In the beginning of the war we often heard that the war was about restoring Yemen’s legitimate, democratically-elected government. Dozens of journalists wrote that the backward kingdom of Saudi Arabia was launching a war to restore democracy without sensing that something was off. The articles usually mentioned that Yemen was emerging from decades of dictatorship under Ali Abdullah Saleh. Saleh had ruled Yemen with an iron fist, and had been a useful ally both for Saudi Arabia and the US, which has been drone-bombing everything in the vicinity of a cellphone that once belonged to an alleged terror suspect (3).
When massive protests starting in 2011 forced Saleh out, the US and the Saudis scrambled to salvage the situation. In the end they managed to get all parties, including the Houthis, to agree to a political transition. This included an election in which Abdrabbuh Mansour Hadi ran as the only candidate. So he is the legitimate president to be restored, but the media never mention that he had been vice-dictator for 20 years. One election with no other candidates and voilĂ , you get all the stamps you need from the western press.
What the articles also forget to mention is that Hadi’s term was supposed to finish in late 2014, and it was only after he did not deliver on political and economic measures that the Houthis seized power. Now, after almost three years of a Saudi war imposing death and misery on the Yemeni people on his behalf, who can refer to Hadi as being internationally recognised? What is that recognition even worth? And to add insult to injury, it seems Hadi is now allegedly under house arrest.

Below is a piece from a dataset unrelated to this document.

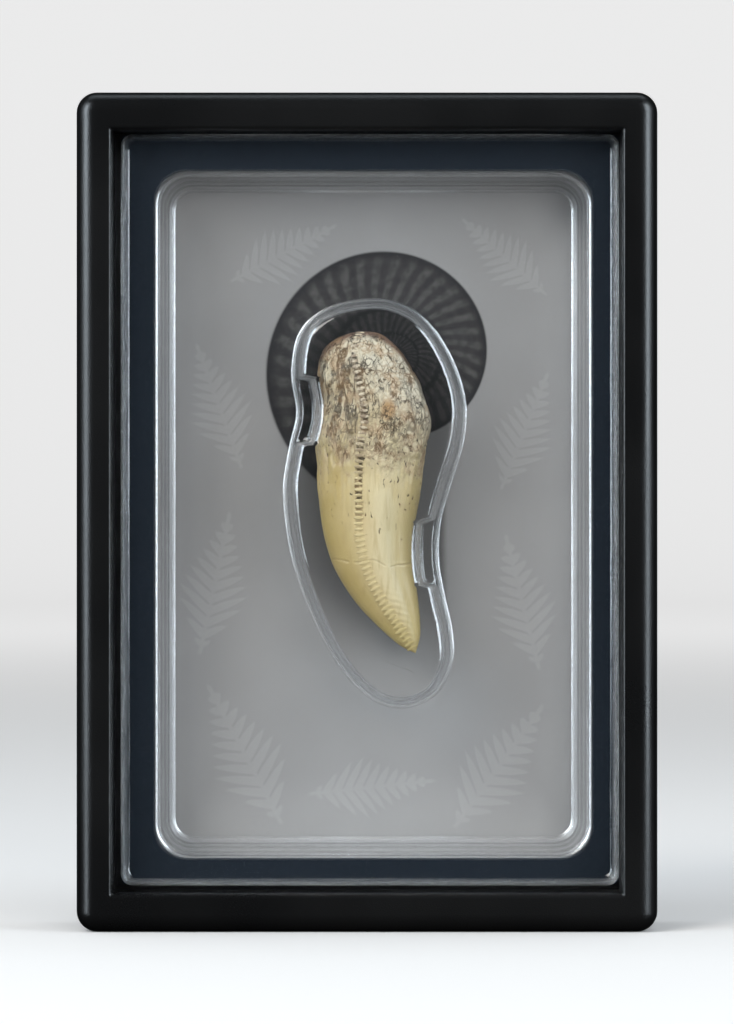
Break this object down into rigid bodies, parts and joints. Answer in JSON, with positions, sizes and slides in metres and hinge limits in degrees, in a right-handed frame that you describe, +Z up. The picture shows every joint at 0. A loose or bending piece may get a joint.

The Saudis latest gamble involved getting their former friend Saleh to turn against the Houthis (4). Given their long history of oppression at the hands of Saleh and the fact that there had been previous armed uprisings, this alliance was always going to be fragile. Saleh thought there was an opening, and Saudi air cover, for him to make a move and restore normal subservience to the northern neighbour. But the move backfired, Saleh ended up killed and, according to reports, the Houthis regained full control of the capital. Otherwise the media rehabilitation of Saleh as the man who restored Yemeni democracy would be in full-swing by now.